### Data extract ###

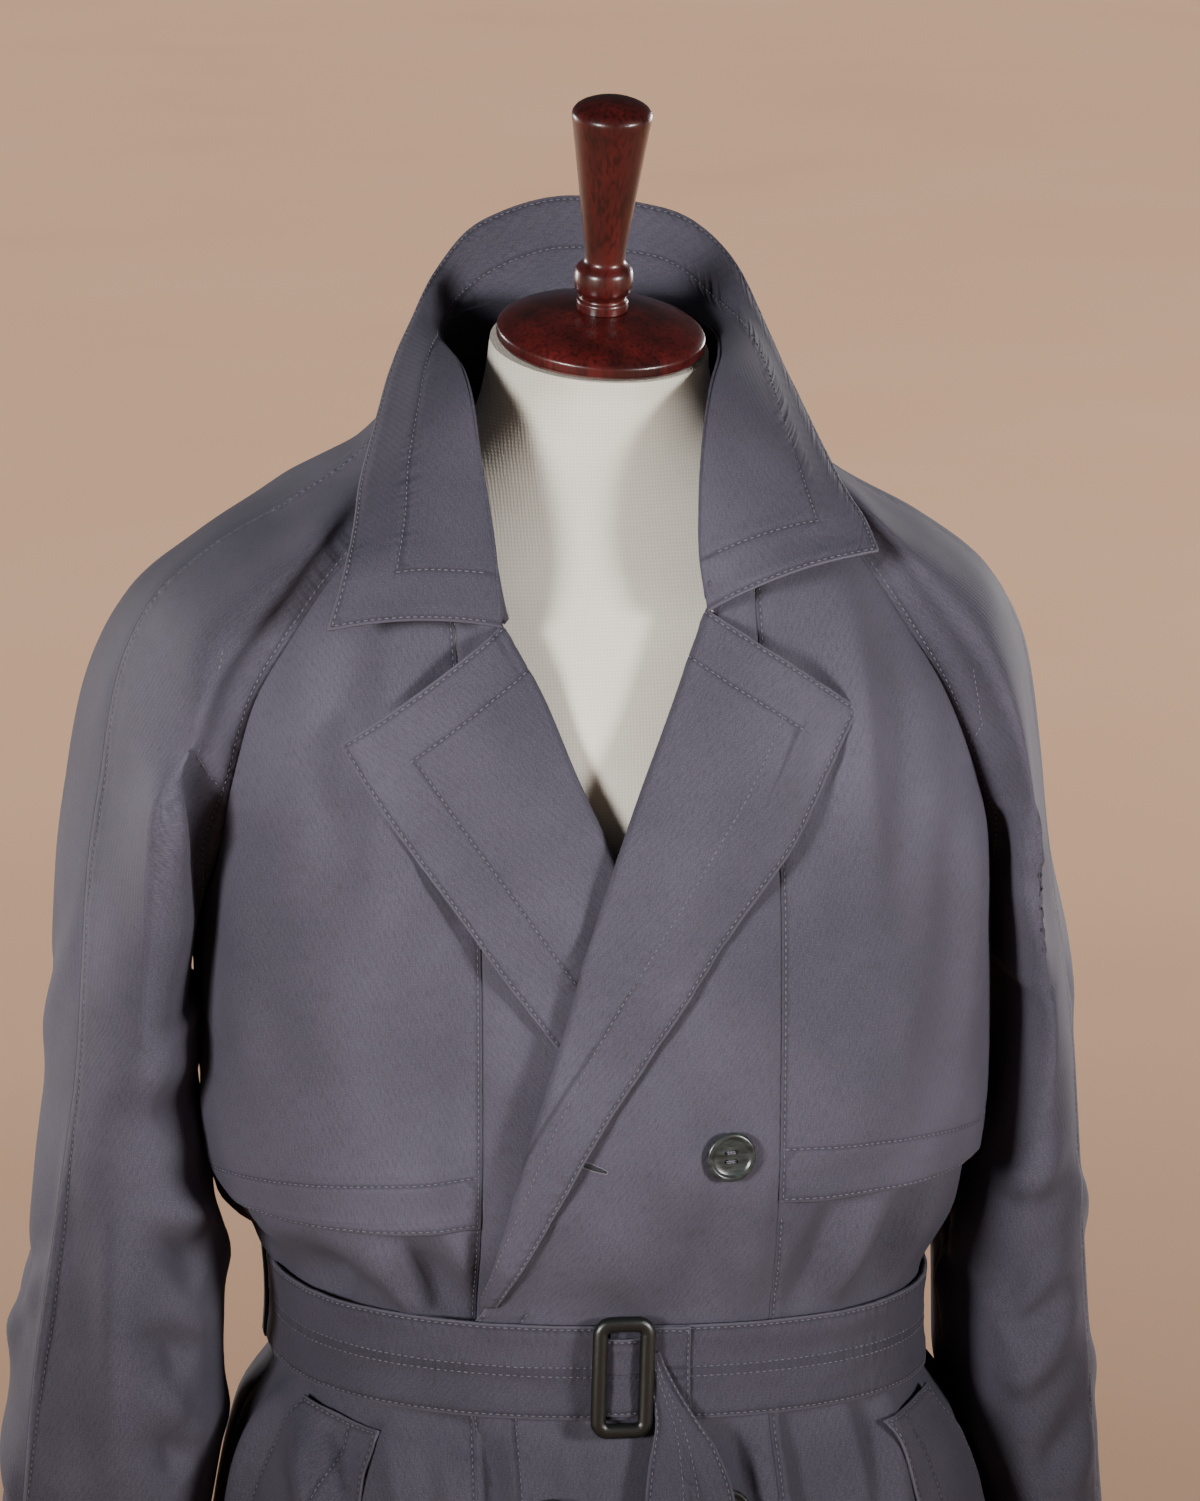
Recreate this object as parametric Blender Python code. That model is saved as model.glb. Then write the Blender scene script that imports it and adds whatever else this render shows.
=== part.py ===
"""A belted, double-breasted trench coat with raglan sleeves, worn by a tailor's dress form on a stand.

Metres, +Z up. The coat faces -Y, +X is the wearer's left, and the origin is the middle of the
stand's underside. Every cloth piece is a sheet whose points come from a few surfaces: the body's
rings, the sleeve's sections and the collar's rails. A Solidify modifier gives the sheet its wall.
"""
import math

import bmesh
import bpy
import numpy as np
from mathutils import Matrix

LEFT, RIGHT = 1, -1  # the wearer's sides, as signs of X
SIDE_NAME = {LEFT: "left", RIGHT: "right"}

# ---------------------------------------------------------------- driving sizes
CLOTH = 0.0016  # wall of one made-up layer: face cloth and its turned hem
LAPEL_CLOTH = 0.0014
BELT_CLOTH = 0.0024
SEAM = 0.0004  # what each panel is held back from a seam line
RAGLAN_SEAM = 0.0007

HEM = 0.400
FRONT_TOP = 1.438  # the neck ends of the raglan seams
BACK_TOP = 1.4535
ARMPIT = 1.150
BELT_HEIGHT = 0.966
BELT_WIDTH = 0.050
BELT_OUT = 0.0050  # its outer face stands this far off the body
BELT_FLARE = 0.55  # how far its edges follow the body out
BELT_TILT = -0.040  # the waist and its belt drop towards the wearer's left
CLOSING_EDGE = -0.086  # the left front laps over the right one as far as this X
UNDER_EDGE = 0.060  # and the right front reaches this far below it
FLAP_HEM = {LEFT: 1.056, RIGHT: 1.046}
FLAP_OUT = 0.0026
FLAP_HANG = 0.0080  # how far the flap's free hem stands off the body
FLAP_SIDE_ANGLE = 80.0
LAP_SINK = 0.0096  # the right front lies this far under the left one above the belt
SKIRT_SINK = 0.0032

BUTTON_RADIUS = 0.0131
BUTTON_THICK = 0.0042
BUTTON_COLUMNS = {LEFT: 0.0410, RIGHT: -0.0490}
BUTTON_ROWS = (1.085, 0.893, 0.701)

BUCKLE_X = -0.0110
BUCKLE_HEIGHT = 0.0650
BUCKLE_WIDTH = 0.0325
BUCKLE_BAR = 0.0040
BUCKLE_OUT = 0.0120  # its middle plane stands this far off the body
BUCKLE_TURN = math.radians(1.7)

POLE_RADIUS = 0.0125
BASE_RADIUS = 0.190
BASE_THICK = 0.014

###

▶ **Task to complete**
Copy all of the data exactly.

▶ **Output below**
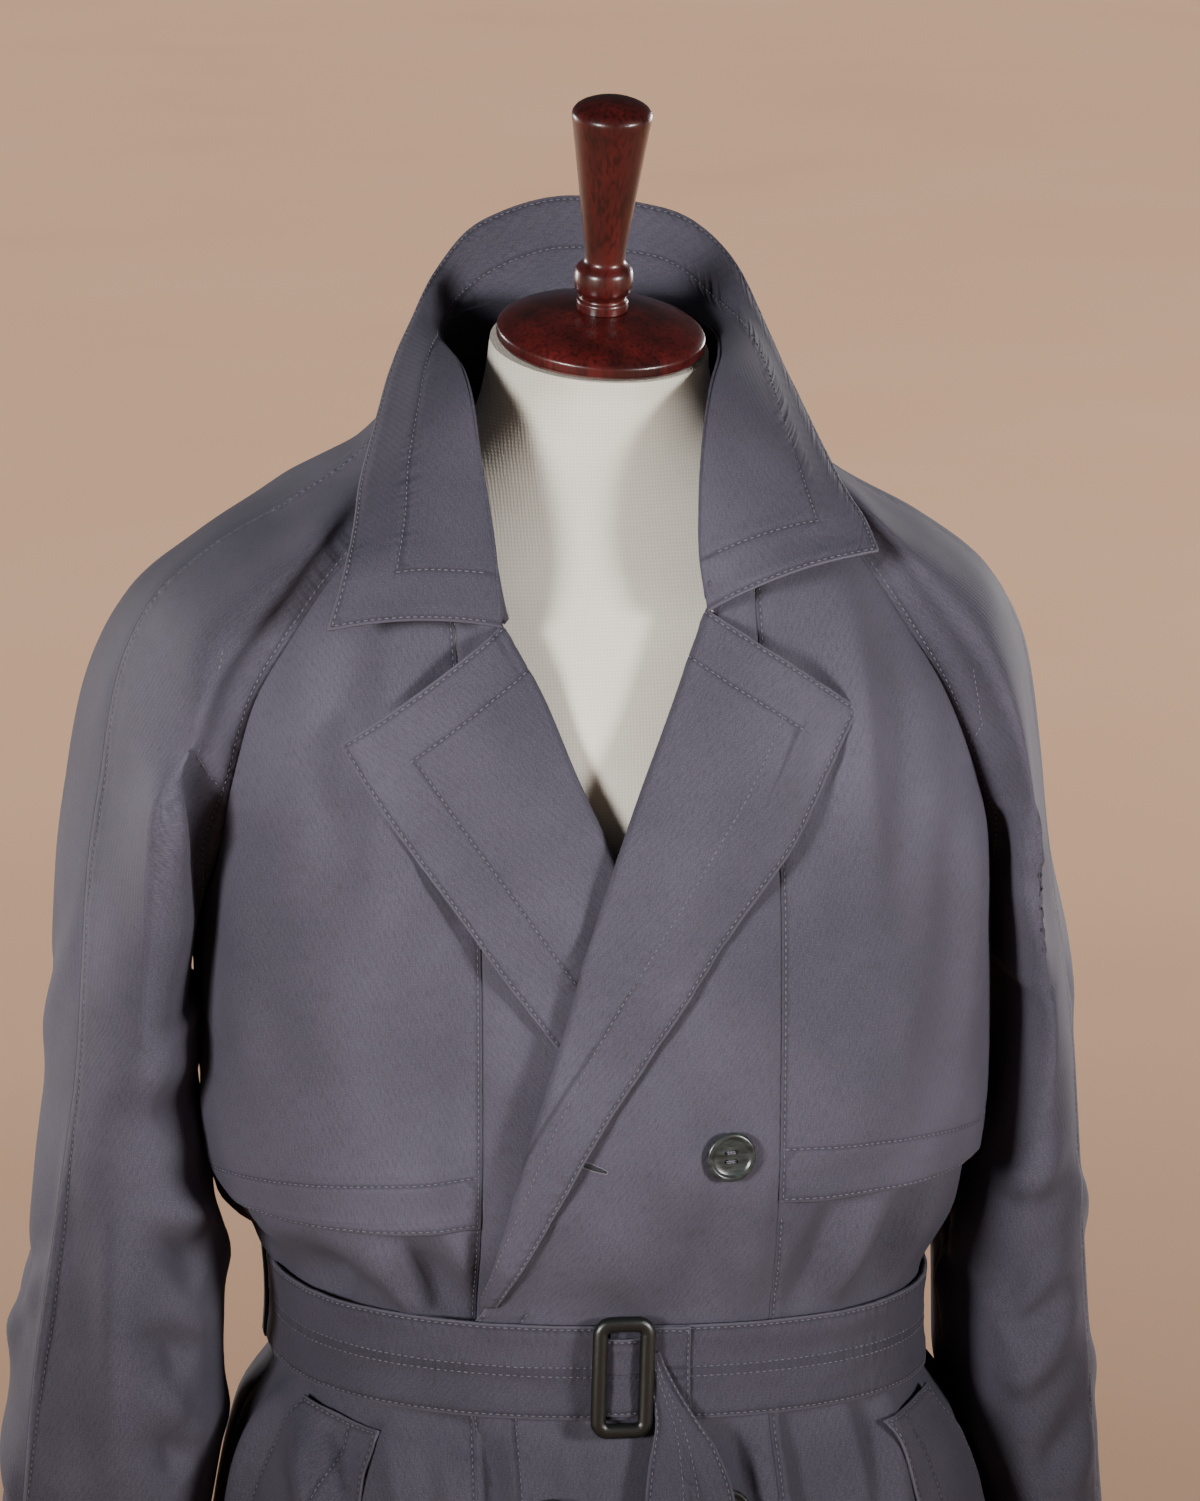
Recreate this object as parametric Blender Python code. That model is saved as model.glb. Then write the Blender scene script that imports it and adds whatever else this render shows.
=== part.py ===
"""A belted, double-breasted trench coat with raglan sleeves, worn by a tailor's dress form on a stand.

Metres, +Z up. The coat faces -Y, +X is the wearer's left, and the origin is the middle of the
stand's underside. Every cloth piece is a sheet whose points come from a few surfaces: the body's
rings, the sleeve's sections and the collar's rails. A Solidify modifier gives the sheet its wall.
"""
import math

import bmesh
import bpy
import numpy as np
from mathutils import Matrix

LEFT, RIGHT = 1, -1  # the wearer's sides, as signs of X
SIDE_NAME = {LEFT: "left", RIGHT: "right"}

# ---------------------------------------------------------------- driving sizes
CLOTH = 0.0016  # wall of one made-up layer: face cloth and its turned hem
LAPEL_CLOTH = 0.0014
BELT_CLOTH = 0.0024
SEAM = 0.0004  # what each panel is held back from a seam line
RAGLAN_SEAM = 0.0007

HEM = 0.400
FRONT_TOP = 1.438  # the neck ends of the raglan seams
BACK_TOP = 1.4535
ARMPIT = 1.150
BELT_HEIGHT = 0.966
BELT_WIDTH = 0.050
BELT_OUT = 0.0050  # its outer face stands this far off the body
BELT_FLARE = 0.55  # how far its edges follow the body out
BELT_TILT = -0.040  # the waist and its belt drop towards the wearer's left
CLOSING_EDGE = -0.086  # the left front laps over the right one as far as this X
UNDER_EDGE = 0.060  # and the right front reaches this far below it
FLAP_HEM = {LEFT: 1.056, RIGHT: 1.046}
FLAP_OUT = 0.0026
FLAP_HANG = 0.0080  # how far the flap's free hem stands off the body
FLAP_SIDE_ANGLE = 80.0
LAP_SINK = 0.0096  # the right front lies this far under the left one above the belt
SKIRT_SINK = 0.0032

BUTTON_RADIUS = 0.0131
BUTTON_THICK = 0.0042
BUTTON_COLUMNS = {LEFT: 0.0410, RIGHT: -0.0490}
BUTTON_ROWS = (1.085, 0.893, 0.701)

BUCKLE_X = -0.0110
BUCKLE_HEIGHT = 0.0650
BUCKLE_WIDTH = 0.0325
BUCKLE_BAR = 0.0040
BUCKLE_OUT = 0.0120  # its middle plane stands this far off the body
BUCKLE_TURN = math.radians(1.7)

POLE_RADIUS = 0.0125
BASE_RADIUS = 0.190
BASE_THICK = 0.014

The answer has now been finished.